After only a day with my homestay family, I felt so close to them and so grateful for their authentic generosity, all I wanted to do was give something back. I know that sounds cheesy, but REALLY, I have never been filled with such a feeling of indebted gratitude in my life. I searched my belongings, but decided that a pack of gum or a pair of smelly underwear wouldn't really cut it, so I busted out my HOT PINK nailpolish and painted every girls nails in the house, from age 4 to 40. It was a blast....lots of laughter when I offered to paint grandpa's nails too. We passed out again around 9pm after our day of adventure.

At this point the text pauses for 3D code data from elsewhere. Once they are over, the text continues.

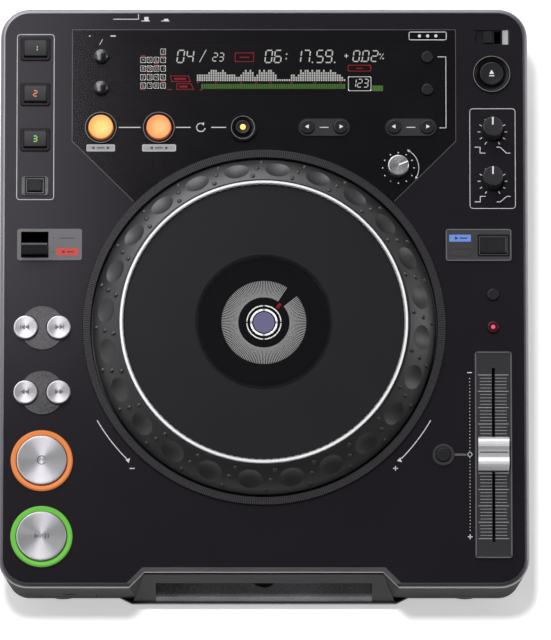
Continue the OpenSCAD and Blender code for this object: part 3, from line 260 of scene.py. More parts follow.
def build_place():
    """Where a point lies in the panel's own frame, in millimetres from the jog wheel's centre."""
    group, given, made = new_group("panel_place", [], [(way, "NodeSocketFloat") for way in "UVW"])
    place = group.nodes.new("ShaderNodeTexCoord").outputs["Object"]
    ways = {"U": Vector((1, 0, 0)), "V": Vector((0, math.cos(slope), math.sin(slope))),
            "W": Vector((0, -math.sin(slope), math.cos(slope)))}
    for label, way in ways.items():
        along = group.nodes.new("ShaderNodeVectorMath")
        along.operation = "DOT_PRODUCT"
        along.inputs[1].default_value = 1000 * way
        group.links.new(place, along.inputs[0])
        reach = add_math(group, "SUBTRACT", along.outputs["Value"], 1000 * way.dot(jog_centre))
        group.links.new(reach, made.inputs[label])
    return group


panel_place = build_place()


def place_in(material):
    """The outputs U, V and W of a point's place on the panel."""
    node = material.node_tree.nodes.new("ShaderNodeGroup")
    node.node_tree = panel_place
    return [node.outputs[label] for label in "UVW"]


def ramp(material, value, begin, end):
    """A mask that rises from 0 to 1 between two values."""
    node = material.node_tree.nodes.new("ShaderNodeMapRange")
    node.inputs["From Min"].default_value = begin
    node.inputs["From Max"].default_value = end
    material.node_tree.links.new(value, node.inputs["Value"])
    return node.outputs[0]


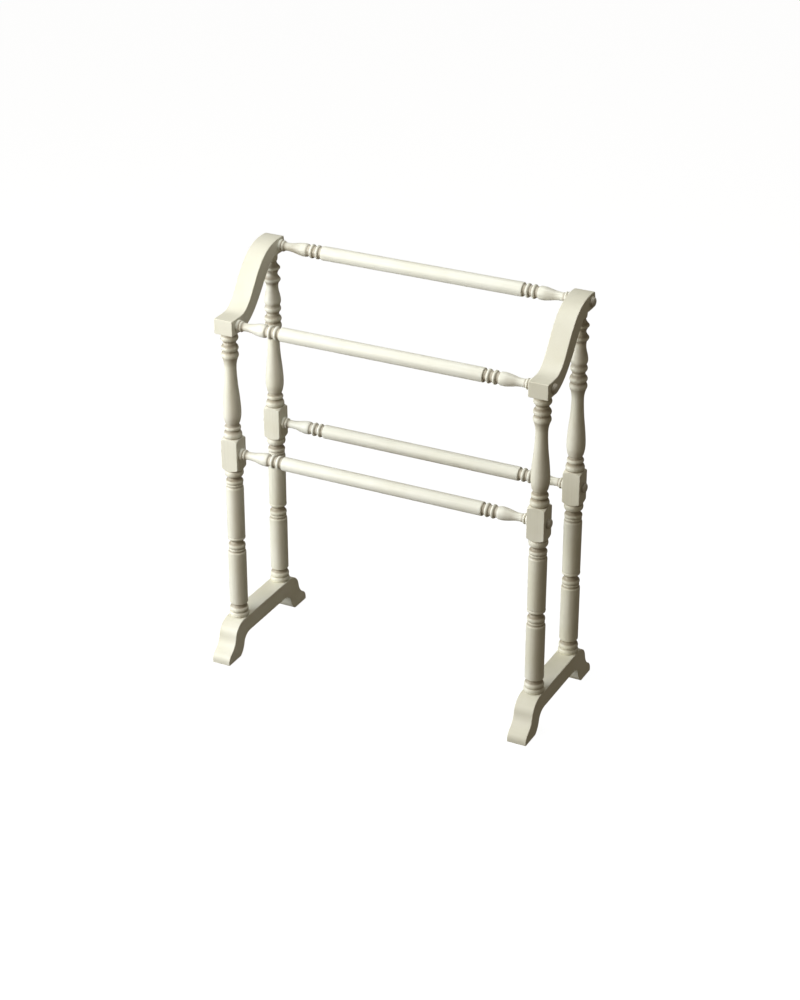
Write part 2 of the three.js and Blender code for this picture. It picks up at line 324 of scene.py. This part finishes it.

The last memories I have of my homestay family is one that sums up the simple generosity and kind spirit of all the people I encountered in Kong Lo village: the young mother of the family packed us each a heaping portion of sticky rice in a plastic bag to take for our lunch on the road. As we piled into the truck and waved goodbye to all the villagers I saw the young woman running after the truck with two boiled eggs in her hand she had meant to add to our lunches. The truck keep driving away and we waved, but the image of her standing in the dust simply holding out the eggs is one that is imprinted in my mind and will bring me to tears forever.